En voyant certains objets, c’est l’expression « enchantement du monde » qui vient spontanément à l’esprit. Ainsi de ces « charmes pour navigateurs », porte-bonheur en épine de raie et corail, qui permettaient d’affronter les vagues et les tempêtes, ou de ces invraisemblables cartes de navigation, maquettes d’un mètre de long, composées de bois, fibres et coquilles d’escargot. La géographie n’a jamais atteint ce degré de poésie… Le catalogue de l’exposition au quai Branly (jusqu’au 7 juillet), déjà montrée à la Royal Academy, confirme l’incroyable richesse des musées européens en culture océanienne. A Brême, Bâle, Cambridge, Leyde, Copenhague, Paris ou Londres, reposent les objets rapportés par des missionnaires, administrateurs coloniaux, aventuriers ou commerçants.

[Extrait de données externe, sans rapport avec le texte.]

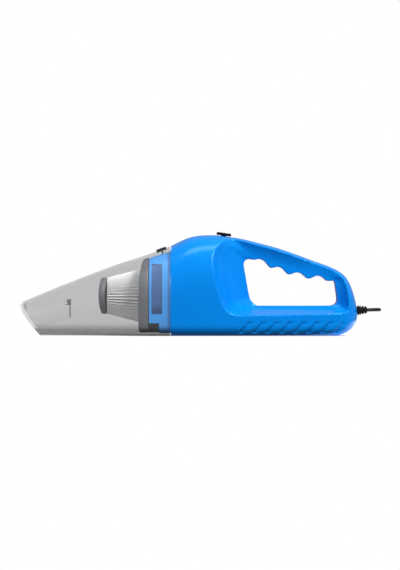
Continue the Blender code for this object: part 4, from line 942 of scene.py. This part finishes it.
def make_flange():
    """Carrier plate: a bowed grey disc with a rolled rim, a spigot into the collar and two tongues."""
    front, rear = FLANGE_X
    rim = [nozzle_section(x, NOZZLE_WALL + 1.4) for x in (front, rear)]
    rim_reach = max(point[1] for point in rim[0])

    def scaled(ring, share, shift=0.0):
        return [Vector((x + shift, y * share, AXIS_Z + (z - AXIS_Z) * share)) for x, y, z in ring]

    def blend(x, radius, share):
        rolled = scaled(rim[0], 1.0, x - front)
        return [a.lerp(b, share) for a, b in zip(round_ring(x, radius, rim[0]), rolled)]

    outside = [scaled(rim[1], 0.995), scaled(rim[1], 1.0, -0.5), scaled(rim[0], 1.0, 0.6),
               scaled(rim[0], 0.99)]
    outside += [blend(front - ahead, radius, share)
                for ahead, radius, share in ((1.2, 30.6, 0.75), (2.2, 30.4, 0.5), (2.8, 30.2, 0.2))]
    spigot = [(front - 3.0, 30.2), (front - 2.4, 30.0), (front + 1.5, 30.0), (front + 1.6, 22.6),
              (front + 2.0, 22.0), (-41.4, 22.0), (-40.9, 22.4), (-40.9, 27.3), (-41.3, 27.7),
              (rear + 0.1, 27.7)]
    outside += [round_ring(x, radius, rim[0]) for x, radius in spigot] + [scaled(rim[1], 0.9)]
    for ring in outside[2:4]:
        for point in ring:
            point.x -= RIM_BOW * (point.y / rim_reach) ** 2
    plate = mesh_object("flange", skin(outside, closed=True), smooth=32)
    pieces = [plate]
    for side in (-1, 1):
        low, high = sorted((side * TONGUE_HALF[0], side * TONGUE_HALF[1]))
        pieces.append(block("tongue", (front + 1.5, low, 3.8), (TONGUE_REAR, high, TONGUE_TOP), bevel=0.8))
    finish(joined("filter_flange_moulded", pieces), "grey_plastic", "filter_unit", "filter_flange")


# ---------------------------------------------------------------- collar

def make_collar():
    """Blue spigot that the nozzle slides over, with a window each side and a skirt inside the shells."""
    def collar_ring(x, inset):
        half, top = value_at(COLLAR_HALF, x), value_at(COLLAR_TOP, x)
        return section(x, half, COLLAR_LOW, top, NOZZLE_CORNER - 2, inset)

    skirt = WALL + 0.9
    outer = [collar_ring(x, 0.0) for x in steps(COLLAR_FRONT + 0.6, NOZZLE_REAR + 0.1, 8)]
    outer += [body_section(BODY_FRONT + 1.2, skirt), body_section(-10.5, skirt)]
    inner = [body_section(-10.5, skirt + COLLAR_WALL), body_section(BODY_FRONT + 2.5, skirt + COLLAR_WALL)]
    inner += [collar_ring(x, COLLAR_WALL) for x in steps(NOZZLE_REAR, COLLAR_FRONT + COLLAR_WALL, 4)]
    front = collar_ring(COLLAR_FRONT, 0.6)
    mouth = [(COLLAR_FRONT + COLLAR_WALL, 28.0), (COLLAR_FRONT + 0.5, 28.0), (COLLAR_FRONT, 28.5)]
    rings = [round_ring(x, radius, front) for x, radius in mouth] + [front]
    made = mesh_object("blue_collar", skin(rings + outer + inner, closed=True), smooth=32)
    low_x, high_x, low_z, high_z = WINDOW
    tools = [block("window", (low_x, side * 60 - 30, low_z), (high_x, side * 60 + 30, high_z), bevel=1.2)
             for side in (-1, 1)]
    tools.append(block("notch", (-60, -70, -5), (TONGUE_REAR + 0.3, 70, TONGUE_TOP + 0.3)))
    well_frame = top_frame(LATCH_X, NOZZLE_TOP)
    tools.append(block("latch_well", (-5.95, -8.3, -11), (5.95, 8.3, 5), frame=well_frame))
    carve(made, tools)
    shaded(made, 32)
    # the collar is dressed in the shells' blue painted paler: painted light under the nozzle's skin
    finish(made, "blue_shell", "main_body", "front_collar", dressed="collar_blue_painted_light")
    make_panes(collar_ring)


def make_panes(collar_ring):
    """The two panes let into the collar's windows, a little below its skin."""
    low_x, high_x, low_z, high_z = WINDOW
    places = steps(low_x - 1.0, high_x + 1.0, 4)
    faces = [collar_ring(x, 0.7) for x in places] + [collar_ring(x, 1.8) for x in reversed(places)]
    panes = mesh_object("collar_panes", skin(faces, closed=True), smooth=32)
    combine(panes, block("span", (low_x - 2, -60, low_z - 1), (high_x + 2, 60, high_z + 1)), "INTERSECT")
    finish(panes, "blue_shell", "main_body", dressed="blue_pane")


# ---------------------------------------------------------------- switch, latch, relief, plug

def make_switch():
    """Sliding thumb switch: a rounded block with raised grip ribs on a stem."""
    frame_at = top_frame(SWITCH_X, BODY_TOP)
    cap = block("cap", (-8.0, -6.5, 0.6), (8.0, 6.5, 3.5), frame=frame_at, bevel=0.4)
    inset = block("inset", (-8.05, -4.6, 1.0), (-6.4, 4.6, 3.0), frame=frame_at, bevel=0.4)
    stem = block("stem", (-3, -2, -6.3), (3, 2, 1.2), frame=frame_at, bevel=0.3)
    ribs = [block("rib", (x - 0.55, -5.6, 3.0), (x + 0.55, 5.6, 3.8), frame=frame_at, bevel=0.3)
            for x in (-6.0, -4.0, -2.0, 0.0, 2.0, 4.0, 6.0)]
    finish(joined("thumb_switch", [cap, inset, stem, *ribs]), "black_plastic", "slider", "switch_slider")


def make_latch():
    """Release button of the nozzle, with grip ribs across its top."""
    frame_at = top_frame(LATCH_X, NOZZLE_TOP)
    cap = block("cap", (-5.65, -8.0, -1.9), (5.65, 8.0, 1.3), frame=frame_at, bevel=0.6, segments=4)
    combine(cap, turned("spring_well", [(-20, 3.0), (-1.0, 3.0)], origin=frame_at.translation,
                        along=frame_at.to_3x3() @ Vector((0, 0, 1)), facets=48))
    stem = block("stem", (-0.9, -0.9, -4.2), (0.9, 0.9, -0.8), frame=frame_at, bevel=0.3)
    ribs = [block("rib", (x - 0.5, -7.0, 1.0), (x + 0.5, 7.0, 1.8), frame=frame_at, bevel=0.35)
            for x in (-4.2, -2.1, 0.0, 2.1, 4.2)]
    finish(joined("release_button", [cap, stem, *ribs]), "black_plastic", "latch", "latch_button")


def ribbed(low, high, start_r, end_r, ribs, bore, groove=0.7):
    """Profile of a flexible sleeve with rounded ribs along it, from a flange to its thin end."""
    profile = []
    for k in range(ribs):
        for share, dip in ((0.05, 1.0), (0.2, 0.15), (0.35, 0.0), (0.62, 0.0), (0.8, 0.15), (0.92, 1.0)):
            along = (k + share) / ribs
            profile.append((low + (high - low) * along, start_r + (end_r - start_r) * along - groove * dip))
    return [(low, bore)] + profile + [(high, end_r - groove), (high + 0.3, bore)]


def make_relief():
    """Moulded strain relief of the cord, pointing a little up."""
    rise = math.radians(RELIEF_RISE)
    profile = [(-1.2, 2.55), (-1.2, 4.0), (0.0, 4.1), (0.0, 5.2), (0.3, 5.4), (1.3, 5.4), (1.6, 5.2)]
    profile += ribbed(1.7, 10.3, 5.0, 3.9, 3, 2.55, 1.2)[1:]
    sleeve = turned("cord_sleeve", profile, origin=RELIEF_PLACE, along=(math.cos(rise), 0, math.sin(rise)),
                    facets=64, ring=True, smooth=50)
    finish(sleeve, "black_rubber", "main_body", "strain_relief")
    return sleeve


def make_plug():
    """Accessory plug: body with grip flutes, nose ring, sprung tip, side contacts and its own sleeve."""
    ahead = (1, 0, 0)
    profile = [(0, 3.1), (0, 8.0), (0.6, 8.6), (3, 12.2), (4.5, 12.8), (8, PLUG_R), (21.4, PLUG_R),
               (22.4, 12.7), (25, 10.6), (26, 10.4), (47.4, 10.4), (48, 9.8), (48, 5.4), (16, 5.4),
               (16, 3.1)]
    body = turned("plug_shell", profile, origin=PLUG_PLACE, along=ahead, ring=True, smooth=30)
    tools = []
    for number in range(18):
        turn = Matrix.Translation(PLUG_PLACE) @ Matrix.Rotation(2 * math.pi * number / 18, 4, "X")
        tools.append(block("flute", (7.0, -0.8, 12.3), (20.0, 0.8, 15.0), frame=turn, bevel=0.5))
    x, y, z = PLUG_PLACE
    for side in (-1, 1):
        low, high = sorted((y + side * 7.8, y + side * 13.4))
        tools.append(block("contact_slot", (x + 28, low, z - 2.3), (x + 42, high, z + 2.3)))
    carve(body, tools)
    shaded(body, 30)
    made = [finish(body, "black_plastic", "main_body", "plug_body")]
    for number, side in enumerate((-1, 1), 1):
        low, high = sorted((y + side * 9.2, y + side * 11.4))
        contact = block(f"contact_{number}", (x + 28.3, low, z - 2), (x + 41.7, high, z + 2), None, 0.8, 4)
        made.append(finish(contact, "plated_steel", "main_body", f"side_contact_{number}"))
    ring = [(48.4, 5.4), (48.4, 9.6), (48.8, 10.0), (51, 9.9), (54, 9.4), (57.4, 8.2), (59, 7.2),
            (59.2, 6.4), (59, 4.2), (52, 4.2), (52, 5.4)]
    nose = turned("plug_nose_ring", ring, origin=PLUG_PLACE, along=ahead, ring=True)
    made.append(finish(nose, "black_plastic", "main_body", "plug_nose"))
    pin = [(49.4, 0.4), (49.4, 4.9), (51.2, 4.9), (51.2, 3.8), (64.2, 3.8), (65.6, 3.5), (66.9, 2.7),
           (67.7, 1.6), (68.0, 0.4)]
    point = turned("plug_point", pin, origin=PLUG_PLACE, along=ahead, facets=64)
    made.append(finish(point, "plated_steel", "plug_contact", "plug_tip"))
    folds = [(-12.0, 2.25), *ribbed(-12.0, -1.4, 3.3, 4.9, 5, 2.25)[1:-1],
             (-1.2, 5.2), (-0.4, 5.4), (-0.3, 5.2), (-0.3, 2.25)]
    sleeve = turned("plug_sleeve", folds, origin=PLUG_PLACE, along=ahead, facets=64, ring=True, smooth=50)
    made.append(finish(sleeve, "black_rubber", "main_body", "plug_relief"))
    return made + [bpy.data.objects[n] for n in ("plug_fuse", "tip_spring")]


def make_cord_tie():
    """A reusable tie round the coil: a smooth band with a ribbed tail and a buckle."""
    low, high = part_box("cord_tie")
    outer = [value / MM for value in (*low, *high)]
    band = block("band", outer[:3], outer[3:], bevel=0.4)
    left, near, _, right, far, top = outer
    combine(band, block("window", (left + 0.9, near - 3, -5.0), (right - 0.9, far + 3, top - 0.9)))
    buckle = block("buckle", (right - 1.0, near - 0.6, 8.0), (right + 1.2, far + 0.6, 14.0), bevel=0.7)
    ribs = [block("rib", (x, near + 0.8, top - 0.3), (x + 0.6, far - 0.8, top + 0.25), bevel=0.2)
            for x in (left + 3 + 1.4 * k for k in range(12))]
    tie = joined("cord_tie_band", [band, buckle, *ribs])
    return finish(tie, "black_plastic", "main_body", "cord_tie")


def paint_cad_nodes():
    """The CAD nodes that stay, most of them inside the shells, take the finished materials of their slots."""
    for part in frame["record"]["subparts"]:
        for place in bpy.data.objects[part["node"]].material_slots:
            place.material = LOOKS[part["material_slot"]]


make_camera()
make_stage()
make_materials()
cord = make_cord()
make_shells()
make_collar()
make_nozzle()
make_duct()
make_filter()
make_switch()
make_latch()
on_cord = [make_relief(), make_cord_tie(), *make_plug()]
paint_cad_nodes()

Colliers, poutres peintes, divinités, écorces tressées, brise-lames de pirogues, reliquaires… En sécurité, étudiés et restaurés avec soin, élevés au statut d’œuvre d’art, mais, on le sait, pas toujours acquis selon des procédures légales : chaque exposition de ce calibre fait immanquablement penser au processus de restitution. Qui a évidemment sa part de légitimité, mais qui, un siècle après ces apports, fait aussi penser à une fenêtre qui se ferme, à une lunette qui se voile…
Océanie, Fonds Mercator, 2019, 328 p., 54,95 €.